For that is the genuine, true and unadorned Zionism that made of him, whether by birth or emigration, a national of Israel instead of , if there by birth, a national of Palestine.

Although I appreciate and welcome his use of such phrases and terms therein as :
**” Ni'lin's story is one of incremental dispossession. “
and
**"The story of Ni'lin is, in other words, the story of a colonized people resisting colonization. "

I can not but wonder what difference does he see between what is going on now in Ni'lin and what went on in the recent past in Jaffa , Yebna, Deir al Ghousson, Bab al Wad , Safed ,Sabarin, Tershiha, Ramla , al Lid etc etc or for that matter in Jerusalem itself where I see none except that in the latter case it was NOT a case of “incremental dispossession. “.

Should that be a case of a late awakening to what Zionism intrinsically is it would necessarily have to entail more than mere resentment and denunciation!


omar ibrahim baker - 7/26/2008

The story of Ni'lin is a condensed version of the whole story of Palestine in both respects of:
-Media deliberate blindness and cover up by omission; incorrectly perceived by some as misguided bias
AND more importantly
-The progressive dispossession of the Palestinian people of his land.
That is both Western Media and Israel as are in history both past and present.
To cap it all we have the Bob Martins of this world, and of the USA in particular, constituting a "public opinion" that presumably influences the government of the USA.
So much for both and the reaction to both should NOT surprise anybody....!

Fortunately those who do matter here no longer care about either and days to come will demonstrate what that means in practice.
However these media organs DO NOT serve their societies; they only serve their owners' interests and guiding spirits.
That should be cause for a much wider concern and worry to their respective "public opinion"
Or, at least, for those, seemingly few, who do care about their own nations’ real interests and security and those, seemingly fewer, who can tell the difference between the interests of their own nations’ interests and the interests of the Zionist colonialist implant in Palestine.


Arnold Shcherban - 7/25/2008

Are you saying that what Gordon described as virtually silenced by the Western mainstream media has not happened?
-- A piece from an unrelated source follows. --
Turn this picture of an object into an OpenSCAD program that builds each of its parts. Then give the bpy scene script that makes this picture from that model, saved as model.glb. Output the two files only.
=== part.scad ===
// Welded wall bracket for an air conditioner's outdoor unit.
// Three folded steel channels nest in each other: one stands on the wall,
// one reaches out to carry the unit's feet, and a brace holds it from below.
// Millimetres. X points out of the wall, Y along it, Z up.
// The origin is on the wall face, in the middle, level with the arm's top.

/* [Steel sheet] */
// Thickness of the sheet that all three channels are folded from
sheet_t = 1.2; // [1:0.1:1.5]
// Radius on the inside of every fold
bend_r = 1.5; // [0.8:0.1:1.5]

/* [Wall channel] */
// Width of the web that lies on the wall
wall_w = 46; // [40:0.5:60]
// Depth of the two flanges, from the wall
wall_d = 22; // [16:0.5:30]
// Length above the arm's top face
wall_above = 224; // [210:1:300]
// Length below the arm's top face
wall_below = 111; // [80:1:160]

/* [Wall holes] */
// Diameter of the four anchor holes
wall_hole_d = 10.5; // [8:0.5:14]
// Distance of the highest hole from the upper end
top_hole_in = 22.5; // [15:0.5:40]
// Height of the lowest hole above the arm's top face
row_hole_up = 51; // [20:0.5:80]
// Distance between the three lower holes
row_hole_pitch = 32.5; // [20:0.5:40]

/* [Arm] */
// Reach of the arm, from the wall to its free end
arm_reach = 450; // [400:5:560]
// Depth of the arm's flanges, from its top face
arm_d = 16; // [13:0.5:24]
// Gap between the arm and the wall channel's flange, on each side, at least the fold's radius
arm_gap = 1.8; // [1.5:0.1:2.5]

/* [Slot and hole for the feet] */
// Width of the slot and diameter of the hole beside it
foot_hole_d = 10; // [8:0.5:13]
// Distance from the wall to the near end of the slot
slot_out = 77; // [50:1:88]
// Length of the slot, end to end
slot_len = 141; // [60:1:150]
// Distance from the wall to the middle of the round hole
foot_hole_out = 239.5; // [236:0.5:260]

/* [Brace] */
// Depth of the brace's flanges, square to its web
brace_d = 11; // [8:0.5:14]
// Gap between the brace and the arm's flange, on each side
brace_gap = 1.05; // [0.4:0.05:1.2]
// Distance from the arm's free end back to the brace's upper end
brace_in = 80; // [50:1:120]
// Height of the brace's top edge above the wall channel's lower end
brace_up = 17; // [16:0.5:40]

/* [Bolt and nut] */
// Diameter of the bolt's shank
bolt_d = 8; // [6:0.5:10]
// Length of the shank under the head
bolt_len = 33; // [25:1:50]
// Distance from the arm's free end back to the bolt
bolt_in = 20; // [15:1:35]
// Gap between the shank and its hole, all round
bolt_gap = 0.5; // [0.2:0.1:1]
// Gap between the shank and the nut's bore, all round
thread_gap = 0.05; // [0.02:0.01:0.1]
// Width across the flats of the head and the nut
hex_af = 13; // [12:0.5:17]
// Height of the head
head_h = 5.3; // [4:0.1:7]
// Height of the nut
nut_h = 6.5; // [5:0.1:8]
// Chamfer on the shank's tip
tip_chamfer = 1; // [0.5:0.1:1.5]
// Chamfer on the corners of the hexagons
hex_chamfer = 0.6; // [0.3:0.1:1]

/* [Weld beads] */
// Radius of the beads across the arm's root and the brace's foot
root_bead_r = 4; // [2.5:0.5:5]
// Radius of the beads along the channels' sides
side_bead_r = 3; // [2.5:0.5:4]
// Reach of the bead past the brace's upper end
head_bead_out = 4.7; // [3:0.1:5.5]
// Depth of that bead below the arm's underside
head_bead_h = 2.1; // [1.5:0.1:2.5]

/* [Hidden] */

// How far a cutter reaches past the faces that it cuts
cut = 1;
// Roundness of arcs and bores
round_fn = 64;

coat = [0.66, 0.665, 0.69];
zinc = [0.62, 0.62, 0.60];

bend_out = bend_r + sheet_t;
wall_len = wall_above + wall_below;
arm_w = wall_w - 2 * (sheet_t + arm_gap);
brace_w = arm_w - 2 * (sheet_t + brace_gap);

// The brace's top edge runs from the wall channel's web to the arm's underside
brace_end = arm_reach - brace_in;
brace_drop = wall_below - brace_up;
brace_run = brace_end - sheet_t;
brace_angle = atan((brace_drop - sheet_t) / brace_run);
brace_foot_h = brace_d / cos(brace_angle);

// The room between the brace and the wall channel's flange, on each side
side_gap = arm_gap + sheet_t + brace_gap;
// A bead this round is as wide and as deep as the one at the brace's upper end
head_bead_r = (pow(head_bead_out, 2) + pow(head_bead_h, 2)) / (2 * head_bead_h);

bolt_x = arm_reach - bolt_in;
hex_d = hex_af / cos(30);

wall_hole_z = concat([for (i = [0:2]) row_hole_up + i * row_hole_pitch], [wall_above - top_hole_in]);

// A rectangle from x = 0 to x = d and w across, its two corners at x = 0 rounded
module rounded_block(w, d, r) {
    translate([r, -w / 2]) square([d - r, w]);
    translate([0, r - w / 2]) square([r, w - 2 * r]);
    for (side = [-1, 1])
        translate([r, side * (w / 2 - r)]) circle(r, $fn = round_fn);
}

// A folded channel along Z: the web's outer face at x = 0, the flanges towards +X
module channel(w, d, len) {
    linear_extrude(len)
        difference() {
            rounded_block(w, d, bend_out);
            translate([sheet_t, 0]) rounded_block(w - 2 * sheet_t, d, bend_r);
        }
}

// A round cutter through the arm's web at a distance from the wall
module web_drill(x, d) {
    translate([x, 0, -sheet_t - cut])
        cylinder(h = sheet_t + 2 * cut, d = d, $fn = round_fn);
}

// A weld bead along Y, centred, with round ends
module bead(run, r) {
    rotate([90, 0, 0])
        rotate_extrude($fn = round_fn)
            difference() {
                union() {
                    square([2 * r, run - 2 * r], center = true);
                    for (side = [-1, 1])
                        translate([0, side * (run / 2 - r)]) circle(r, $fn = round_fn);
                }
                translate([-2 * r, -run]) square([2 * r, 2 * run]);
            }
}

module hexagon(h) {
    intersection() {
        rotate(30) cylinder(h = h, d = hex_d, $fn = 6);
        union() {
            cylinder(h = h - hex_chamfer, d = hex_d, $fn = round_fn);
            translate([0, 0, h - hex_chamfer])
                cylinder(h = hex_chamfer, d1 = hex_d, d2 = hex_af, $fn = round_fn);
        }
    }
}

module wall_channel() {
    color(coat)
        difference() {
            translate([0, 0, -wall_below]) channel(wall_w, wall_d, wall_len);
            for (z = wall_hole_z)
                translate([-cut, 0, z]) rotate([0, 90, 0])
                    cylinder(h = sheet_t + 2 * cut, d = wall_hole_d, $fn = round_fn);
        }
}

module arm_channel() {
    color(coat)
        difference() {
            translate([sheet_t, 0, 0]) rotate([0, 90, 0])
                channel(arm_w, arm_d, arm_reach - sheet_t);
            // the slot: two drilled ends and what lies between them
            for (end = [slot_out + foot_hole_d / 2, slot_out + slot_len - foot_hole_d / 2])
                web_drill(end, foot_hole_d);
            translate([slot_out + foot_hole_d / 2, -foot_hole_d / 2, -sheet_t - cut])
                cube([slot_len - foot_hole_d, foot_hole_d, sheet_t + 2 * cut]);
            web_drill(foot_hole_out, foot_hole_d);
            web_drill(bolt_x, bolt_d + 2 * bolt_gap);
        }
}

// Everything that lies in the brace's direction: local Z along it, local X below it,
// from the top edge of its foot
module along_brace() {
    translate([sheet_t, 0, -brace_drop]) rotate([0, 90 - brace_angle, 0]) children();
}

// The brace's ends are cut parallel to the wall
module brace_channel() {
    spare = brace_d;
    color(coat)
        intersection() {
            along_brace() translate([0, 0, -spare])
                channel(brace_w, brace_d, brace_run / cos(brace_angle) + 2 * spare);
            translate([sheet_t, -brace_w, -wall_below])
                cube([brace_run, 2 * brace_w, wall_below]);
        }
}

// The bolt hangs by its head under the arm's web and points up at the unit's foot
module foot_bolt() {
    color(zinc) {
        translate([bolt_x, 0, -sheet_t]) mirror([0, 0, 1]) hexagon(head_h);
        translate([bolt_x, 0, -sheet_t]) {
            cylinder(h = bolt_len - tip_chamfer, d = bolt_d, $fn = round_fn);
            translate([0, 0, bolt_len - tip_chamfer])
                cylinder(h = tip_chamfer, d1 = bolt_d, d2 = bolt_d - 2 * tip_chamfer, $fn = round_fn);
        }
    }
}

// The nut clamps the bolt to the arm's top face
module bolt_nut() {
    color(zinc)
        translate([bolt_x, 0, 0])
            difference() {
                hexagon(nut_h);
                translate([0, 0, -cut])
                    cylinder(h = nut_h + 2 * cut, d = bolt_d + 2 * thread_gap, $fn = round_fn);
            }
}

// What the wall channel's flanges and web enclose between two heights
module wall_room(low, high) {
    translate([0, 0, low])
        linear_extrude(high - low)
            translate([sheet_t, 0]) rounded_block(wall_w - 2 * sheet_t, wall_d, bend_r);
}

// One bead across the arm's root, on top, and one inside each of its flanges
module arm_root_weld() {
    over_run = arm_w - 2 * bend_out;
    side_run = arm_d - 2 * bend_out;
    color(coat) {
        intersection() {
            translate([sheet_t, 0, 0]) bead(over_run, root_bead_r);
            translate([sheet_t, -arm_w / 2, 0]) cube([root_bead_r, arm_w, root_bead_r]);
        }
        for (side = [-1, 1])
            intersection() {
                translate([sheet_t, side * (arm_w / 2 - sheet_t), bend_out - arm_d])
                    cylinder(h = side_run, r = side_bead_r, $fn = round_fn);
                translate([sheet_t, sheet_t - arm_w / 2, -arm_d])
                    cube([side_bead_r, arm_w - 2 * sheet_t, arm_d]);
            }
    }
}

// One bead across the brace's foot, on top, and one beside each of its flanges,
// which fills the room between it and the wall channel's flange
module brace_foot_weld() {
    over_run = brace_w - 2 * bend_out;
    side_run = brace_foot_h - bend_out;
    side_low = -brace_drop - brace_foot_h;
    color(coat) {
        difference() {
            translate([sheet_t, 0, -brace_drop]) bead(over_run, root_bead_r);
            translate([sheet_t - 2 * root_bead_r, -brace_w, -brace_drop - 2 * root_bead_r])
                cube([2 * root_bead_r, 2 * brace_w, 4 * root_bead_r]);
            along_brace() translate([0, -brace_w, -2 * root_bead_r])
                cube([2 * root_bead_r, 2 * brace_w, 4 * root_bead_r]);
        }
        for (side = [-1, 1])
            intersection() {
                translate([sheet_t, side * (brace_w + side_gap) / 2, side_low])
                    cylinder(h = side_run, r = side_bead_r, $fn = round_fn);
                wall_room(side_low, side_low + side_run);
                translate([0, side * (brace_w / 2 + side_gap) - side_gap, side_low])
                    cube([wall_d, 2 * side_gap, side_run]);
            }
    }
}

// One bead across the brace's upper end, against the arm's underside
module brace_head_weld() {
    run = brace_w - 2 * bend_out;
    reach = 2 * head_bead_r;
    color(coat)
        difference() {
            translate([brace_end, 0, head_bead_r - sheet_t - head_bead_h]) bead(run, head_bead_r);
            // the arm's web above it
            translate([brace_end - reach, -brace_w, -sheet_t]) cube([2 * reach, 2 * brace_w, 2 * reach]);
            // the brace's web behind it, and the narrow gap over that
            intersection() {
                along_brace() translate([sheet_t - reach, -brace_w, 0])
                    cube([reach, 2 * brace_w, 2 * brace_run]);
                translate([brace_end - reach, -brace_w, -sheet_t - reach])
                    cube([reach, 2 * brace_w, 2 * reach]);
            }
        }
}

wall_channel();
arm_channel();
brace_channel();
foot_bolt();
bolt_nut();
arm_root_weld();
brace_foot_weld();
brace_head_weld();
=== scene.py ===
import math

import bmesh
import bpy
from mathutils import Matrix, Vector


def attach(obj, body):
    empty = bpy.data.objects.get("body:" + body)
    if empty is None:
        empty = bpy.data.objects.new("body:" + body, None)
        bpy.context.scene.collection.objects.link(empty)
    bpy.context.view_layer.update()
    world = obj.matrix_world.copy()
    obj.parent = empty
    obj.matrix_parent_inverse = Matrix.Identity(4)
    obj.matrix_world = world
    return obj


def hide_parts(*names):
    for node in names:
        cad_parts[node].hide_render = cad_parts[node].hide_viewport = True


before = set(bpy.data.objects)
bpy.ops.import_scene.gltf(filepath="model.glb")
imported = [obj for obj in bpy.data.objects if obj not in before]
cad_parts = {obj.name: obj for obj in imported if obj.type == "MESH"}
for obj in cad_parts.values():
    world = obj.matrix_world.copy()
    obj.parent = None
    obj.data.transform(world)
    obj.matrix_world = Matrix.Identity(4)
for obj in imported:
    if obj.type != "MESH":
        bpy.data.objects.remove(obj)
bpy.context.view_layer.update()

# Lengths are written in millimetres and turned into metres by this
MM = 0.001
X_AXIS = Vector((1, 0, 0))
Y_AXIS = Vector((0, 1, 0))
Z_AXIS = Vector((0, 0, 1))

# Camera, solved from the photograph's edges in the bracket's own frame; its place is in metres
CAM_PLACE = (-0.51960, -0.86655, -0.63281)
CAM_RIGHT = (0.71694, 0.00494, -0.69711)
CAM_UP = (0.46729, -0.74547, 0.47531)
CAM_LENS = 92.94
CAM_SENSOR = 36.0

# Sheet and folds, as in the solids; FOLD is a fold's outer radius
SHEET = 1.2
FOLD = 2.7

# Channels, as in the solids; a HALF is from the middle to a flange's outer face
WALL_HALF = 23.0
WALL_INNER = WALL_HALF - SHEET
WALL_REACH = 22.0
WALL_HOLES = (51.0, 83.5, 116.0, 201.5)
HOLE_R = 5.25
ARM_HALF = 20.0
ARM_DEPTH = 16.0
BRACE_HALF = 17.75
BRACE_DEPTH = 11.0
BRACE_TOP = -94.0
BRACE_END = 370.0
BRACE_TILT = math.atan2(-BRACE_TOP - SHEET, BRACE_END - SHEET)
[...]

Unless it is so and you're able to provide a definitive proof of Gordon's lies in that main aspect of his article, you should be banned from HNN comment board yourself, siree.


Bob Martin - 7/25/2008

Neve Gordon's dissembling on behalf of Islamic imperialism ought to bring the same response that Finkelstein got: banishment from Israel.

Should anyone (especially Gordon) be interested in the actual historical facts about the creation of the State of Israel, take a look at Samuel Katz' "Battleground" where you'll find more than enough references and sources to refute Gordon's anti-Israel, pro-Muslim polemics. http://www.eretzyisroel.org/~samuel/

Gordon's wish is that we live under Islamic rule. Jews as dhimmis. Let Gordon move to Saudi Arabia.



Bob Martin - 7/25/2008

Neve Gordon's dissembling on behalf of Islamic imperialism ought to bring the same response that Finkelstein got: banishment from Israel.
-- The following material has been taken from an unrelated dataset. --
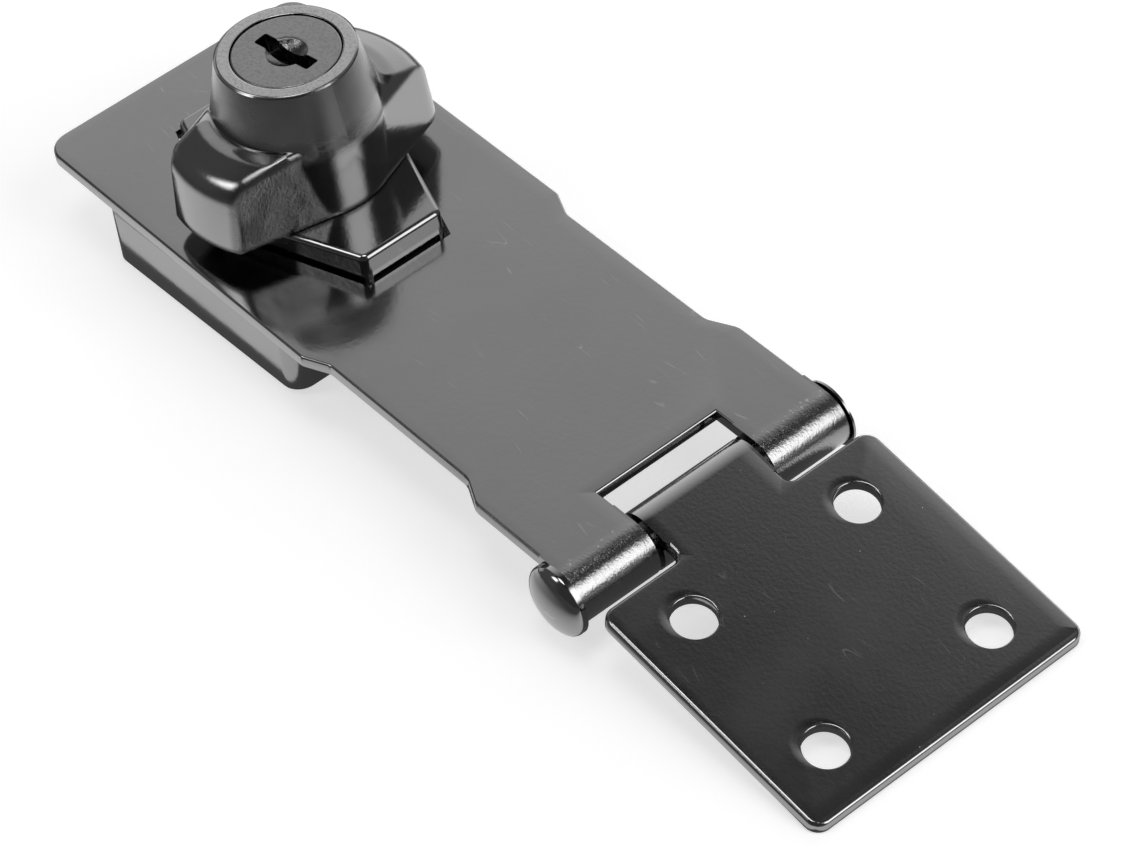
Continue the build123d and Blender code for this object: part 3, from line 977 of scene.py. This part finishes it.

Should anyone (especially Gordon) be interested in the actual historical facts about the creation of the State of Israel, take a look at Samuel Katz' "Battleground" where you'll find more than enough references and sources to refute Gordon's anti-Israel, pro-Muslim polemics. http://www.eretzyisroel.org/~samuel/

Gordon's wish is that we live under Islamic rule. Jews as dhimmis. Let Gordon move to Saudi Arabia.